The new Seal of New Mexico is rich in symbols, reflecting the state’s history. Before 1848, New Mexico was actually a territory of Mexico, which was not ceded to the United States until after the Mexican-American War. It was officially established as a state in 1912. For this reason, New Mexico is the only state in the United States with two official languages. The Mexican eagle grasping a serpent in its beak and sitting on a cactus portrays an ancient Aztec myth and symbolizes that New Mexico treasures its Spanish, Mexican, and Native American traditions. The Mexican eagle is shielded by the larger American eagle with wings outstretched, grasping arrows in its talons. This is a symbol of the change of sovereignty in 1846 between Mexico and the United States and also symbolizes America's dominant yet delicate protection of New Mexico and its heritage and culture. Written on the banner at the bottom is "Crescit eundo," Latin for "It grows as it goes."
The Newark City Seal and the Great Seal of the State of New Jersey shared a deep connection. The state motto of New Jersey is "Liberty and Prosperity." Similar to the Great Seal of the State of New Jersey, the Newark City Seal has two classically-draped women on either side of a shield, each with its own symbolism.

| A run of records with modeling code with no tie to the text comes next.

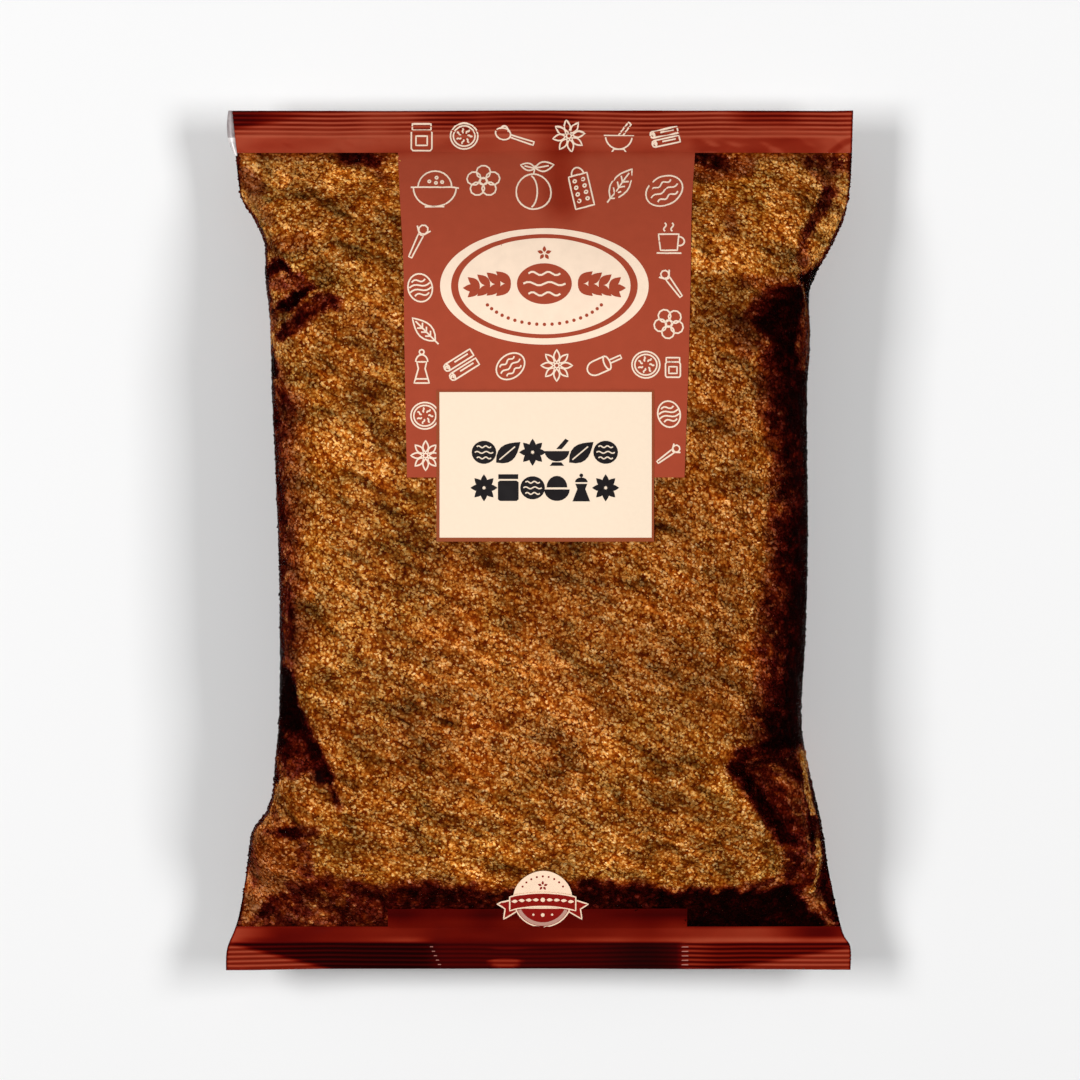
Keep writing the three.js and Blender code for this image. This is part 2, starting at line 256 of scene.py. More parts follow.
def left_of(x, y, a, b):
    """Distance to the left of the line from a to b."""
    dx, dy = b[0] - a[0], b[1] - a[1]
    return (dx * (y - a[1]) - dy * (x - a[0])) / math.hypot(dx, dy)


def noise(x, y, pitch, seed=0):
    """Smooth value noise from -1 to 1 with one lump to a pitch."""
    x, y = x / pitch, y / pitch
    xi, yi = np.floor(x).astype(np.int64), np.floor(y).astype(np.int64)
    u, v = ease(x - xi), ease(y - yi)

    def corner(i, j):
        h = (i * 374761393 + j * 668265263 + seed * 2246822519) & 0xFFFFFFFF
        h = ((h ^ (h >> 13)) * 1274126177) & 0xFFFFFFFF
        return ((h ^ (h >> 16)) & 0xFFFF) / 32767.5 - 1

    low = corner(xi, yi) * (1 - u) + corner(xi + 1, yi) * u
    high = corner(xi, yi + 1) * (1 - u) + corner(xi + 1, yi + 1) * u
    return low * (1 - v) + high * v


def fullness(y):
    """Share of the full thickness that the pack has at a station."""
    inside = BODY_END - np.abs(y)
    shoulder = np.where(y > 0, SHOULDER_TOP, SHOULDER_FOOT)
    return 1 - (1 - np.clip(inside / shoulder, 0, 1)) ** FILL_POWER


def half_width(s, y):
    return np.abs(np.where(s < 0, through(EDGE_LEFT, y), through(EDGE_RIGHT, y)))


def squareness(s, y):
    full = fullness(y)
    return SQUARE_END + (np.where(s < 0, SQUARE_LEFT, SQUARE_RIGHT) - SQUARE_END) * full


def section(s, y):
    """Shares of the half width and of the rise at column s."""
    run, m = np.minimum(np.abs(s), 1), squareness(s, y)
    corner = 2 ** (-1 / m)
    middle = np.minimum(run / SPLIT, 1) * corner
    flank_rise = corner * (1 - np.clip((run - SPLIT) / (1 - SPLIT), 0, 1))
    rise = np.where(run > SPLIT, flank_rise, (1 - middle ** m) ** (1 / m))
    across = np.where(run > SPLIT, (1 - flank_rise ** m) ** (1 / m), middle)
    round_ = ease(fullness(y) * 1.5)
    return np.sign(s) * (run + (across - run) * round_), rise


def column_at(x, y):
    """Column of a spot on the middle part of the front."""
    corner = 2 ** (-1 / squareness(x, y))
    stretch = 1 + (corner / SPLIT - 1) * ease(fullness(y) * 1.5)
    return x / half_width(x, y) / stretch


def rib_groove(x, y):
    """1 along the middle of each rib groove, 0 along the ridges and past the ribs."""
    waver = 0.24 * noise(x, 0 * x, 26, 6) + 0.1 * noise(x, 0 * x, 9, 7)
    from_end = HALF_LENGTH - np.abs(y) + waver
    start = np.where(y > 0, RIB_START_TOP, RIB_START_FOOT)
    wave = 0.5 + 0.5 * np.cos(2 * np.pi * (from_end - start) / RIB_PITCH)
    return np.where(from_end > start + (RIB_COUNT - 0.4) * RIB_PITCH, 0, wave)


def pressed_flat(x, y):
    """Where the foot seal was pressed again, and its ribs are nearly gone."""
    return between(x, -28.6, 37.6, 1.2) * (y < 0)


def in_ribs(y):
    return ease((np.abs(y) - RIBS_FROM) / 0.8)


def rib_wave(x, y):
    worn = (0.8 + 0.2 * noise(x, y, 17, 5)) * (1 - 0.8 * pressed_flat(x, y))
    return RIB_HEIGHT * (1 - 2 * rib_groove(x, y)) * worn * in_ribs(y)


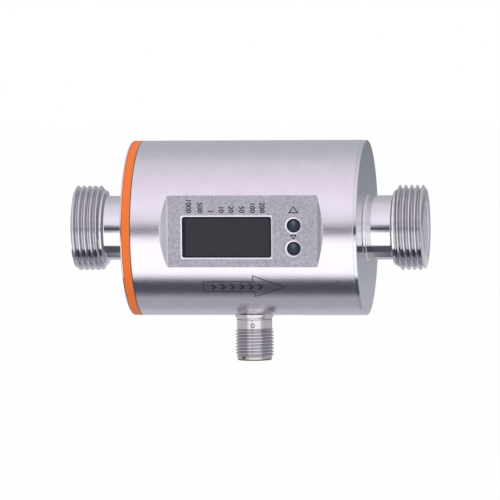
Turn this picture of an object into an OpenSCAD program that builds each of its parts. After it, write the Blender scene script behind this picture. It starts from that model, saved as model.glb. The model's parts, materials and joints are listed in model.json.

In that State Seal, the woman on the left is named "Libertas," the Roman goddess of liberty, and the one on the right is "Ceres," the Roman goddess of grain. However, in the Newark seal, the figure on the left holds a rod with a liberty cap on top. At her right foot is a cornucopia, which represents prosperity. In her left arm is a head of grain. It seems she alone symbolizes liberty and prosperity. The woman on the right holds in her left hand a scale and her right hand a sword, which presumably represents the scales of justice. In the center of the seal are three plows, representative of New Jersey's agricultural tradition. To the left is a bound bundle of rods, a Roman representation of power and solidarity.